Werden die FBs, FCs, OBs, usw. eigentlich in einzelnen Dateien gespeichert?

Gruß
  Marc


----------



## marlob (19 November 2007)

marcengbarth schrieb:


> Werden die FBs, FCs, OBs, usw. eigentlich in einzelnen Dateien gespeichert?


Soviel ich weiss, werden alle Bausteine inkl. Kommentar im Ordner
Pfad_zum_Projekt\OMBSTX\OFFLINE\000000XX\ (XX steht für 01, 02 oder ...)
gespeichert.
Es werden aber nicht für jeden FC,FB usw eigene Dateien angelegt.

Das oben gesagte kann ich nicht 100% garantieren, falls jemand mehr weiss, her mit den Infos


----------



## marlob (19 November 2007)

Hier noch ein Link zum SPS-Forum Archiv, wo das Thema auch schon mal angesprochen wurde


----------



## IBFS (19 November 2007)

Das ist eine Aufgabe für Monate 

aber ein guter Einstieg ist es, sich mittels

http://www.dbf2002.com/


die *.DBT-Dateien anzuschauen --> Projekt\OMBSTX\OFFLINE\000000XX

Es gibt auch einige XML und BIN-Dateien.


Für mich war es mal interessant die Struktur von *.s7p zu ergründen.

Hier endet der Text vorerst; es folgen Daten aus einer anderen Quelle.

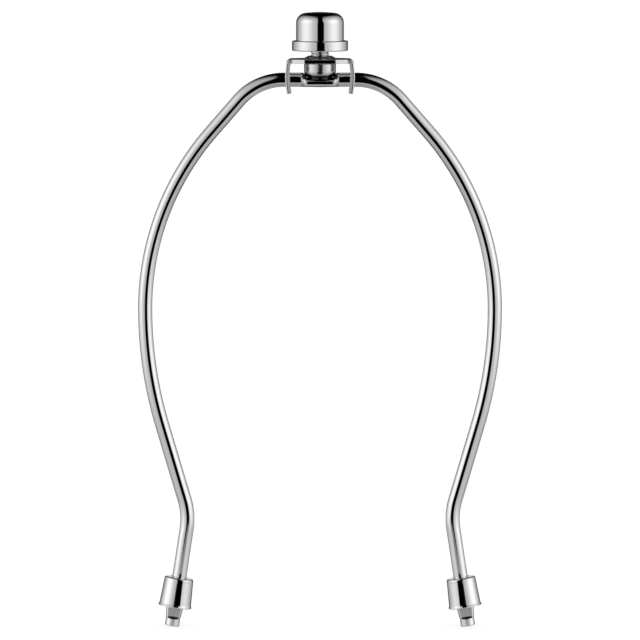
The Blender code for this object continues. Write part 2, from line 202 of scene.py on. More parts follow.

Habe damit mal einige Zeit meine "eigene" Versionsverfolgung gemacht.

Das Tool hatte ich in Dephi 6 geschrieben und nutzt es teilweise noch heute.

Aber der Focus liegt ausschließlich auf *.s7p und das ist eine BINÄRE Datei, keine DBASE-Datei.


Gruß


----------



## Thomas_v2.1 (7 Dezember 2007)

Nachdem bei mir einmal das Problem der verschwundenen Bausteinordner aufgetreten ist, habe ich auch mal versucht mir dem Aufbau des Projektordners zusammenzureimen.
Aber das wird wohl ein größeres Unterfangen.

Wenn diese Webseite ein Wiki hätte wäre das gut dazu geeignet um von mehreren Leuten die Erkenntnisse zusammenzutragen.

Im Anhang mal mein kläglicher Versuch einer Dokumentation der Ordner-/Dateistruktur (als Word-Dokument).
Dabei habe ich nur mit einem neuen/leeren Projekt angefangen.

Gruß
Thomas


----------